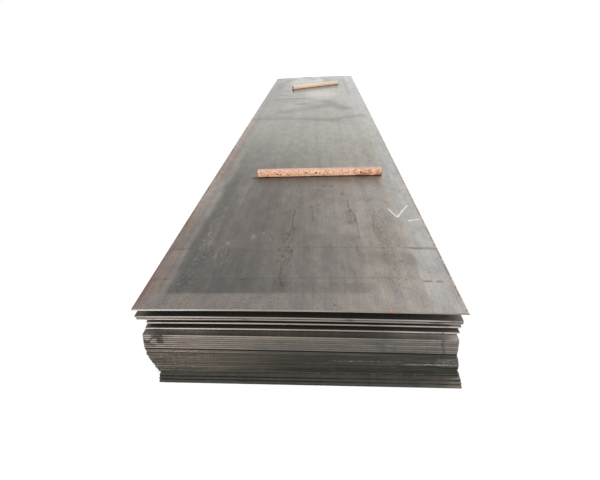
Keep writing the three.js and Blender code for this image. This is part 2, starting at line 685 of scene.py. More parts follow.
class Coat:
    """A colour that is laid up on a material's tree, from its ground upwards."""

    def __init__(self, graph: ShaderGraph, ground: Socket) -> None:
        """Start on a ground.

        Args:
            graph: The material's tree.
            ground: The colour under all others.
        """
        self.graph = graph
        self.colour = ground

    def lay(self, tone: Value, *shares: Value) -> None:
        """Lay a tone over it, as strongly as the product of some shares."""
        self.colour = self.graph.blend(self.graph.product(*shares), self.colour, tone)

    def light(self, tint: Socket) -> None:
        """Multiply it by another colour."""
        self.colour = self.graph.blend(1.0, self.colour, tint, "MULTIPLY")

    def dim(self, factor: Socket) -> None:
        """Make it lighter or darker by one factor."""
        self.light(self.graph.combine(factor, factor, factor))


class Breakup:
    """Breaks masks up by one noise, with the same flecks for every mask of a grain."""

    def __init__(self, graph: ShaderGraph, blots: Socket) -> None:
        """Start on a noise.

        Args:
            graph: The material's tree.
            blots: Noise from 0 to 1.
        """
        self.graph = graph
        self.blots = blots
        self.kept: Dict[int, Socket] = {}

    def mask(self, whole: Socket, grain: int) -> Socket:
        """Break a mask up.

        Args:
            whole: The mask.
            grain: 0 leaves it whole, and 10 leaves only flecks of it.

        Returns:
            The broken mask.
        """
        if grain == 0:
            return whole
        if grain not in self.kept:
            low, high = 0.44 + 0.01 * grain, 0.56 + 0.006 * grain
            self.kept[grain] = self.graph.ease(self.blots, low, high, (1.0 - 0.1 * grain, 1.0))
        return self.graph.product(whole, self.kept[grain])

    def paint(self, coat: Coat, place: Socket, marks: Sequence[Mark], *shares: Value) -> None:
        """Lay marks over a coat, each broken up by its grain.

        Args:
            coat: What they are laid on.
            place: The place that the marks are laid out on.
            marks: The marks, from the first laid to the last.
            *shares: What else weakens all of them.
        """
        for mark in marks:
            broken = self.mask(mark.mask(self.graph, place), mark.grain)
            coat.lay(mark.tone, broken, *shares)


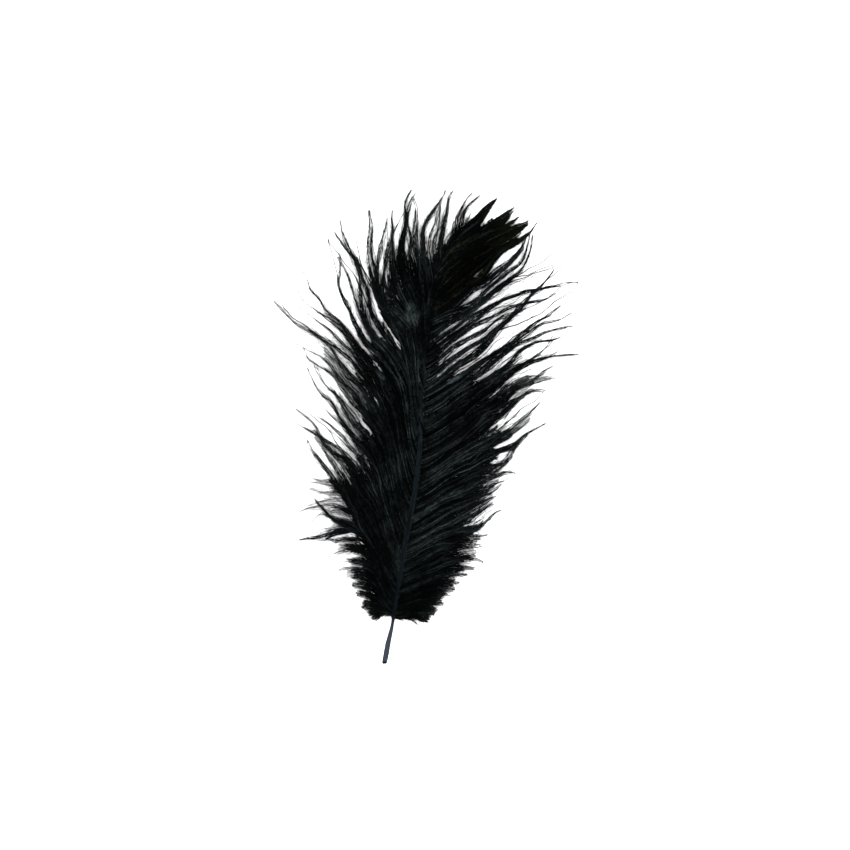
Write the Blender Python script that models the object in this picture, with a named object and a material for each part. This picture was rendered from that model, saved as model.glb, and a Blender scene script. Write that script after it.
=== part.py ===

Given problem:
Output exactly the leading lines of the data, up to and including the line marked by "on a ground.".

Reply:
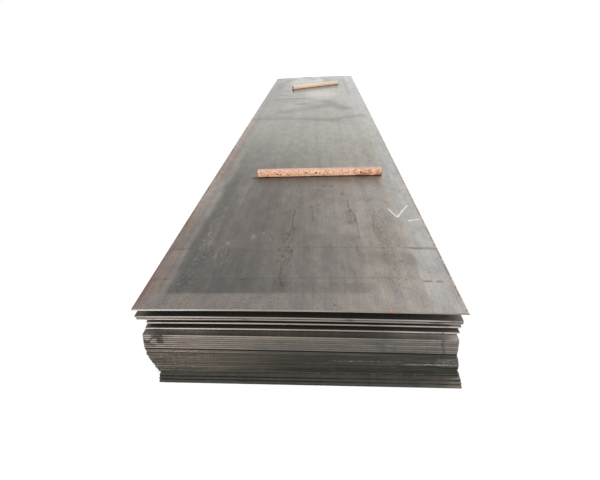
Keep writing the three.js and Blender code for this image. This is part 2, starting at line 685 of scene.py. More parts follow.
class Coat:
    """A colour that is laid up on a material's tree, from its ground upwards."""

    def __init__(self, graph: ShaderGraph, ground: Socket) -> None:
        """Start on a ground.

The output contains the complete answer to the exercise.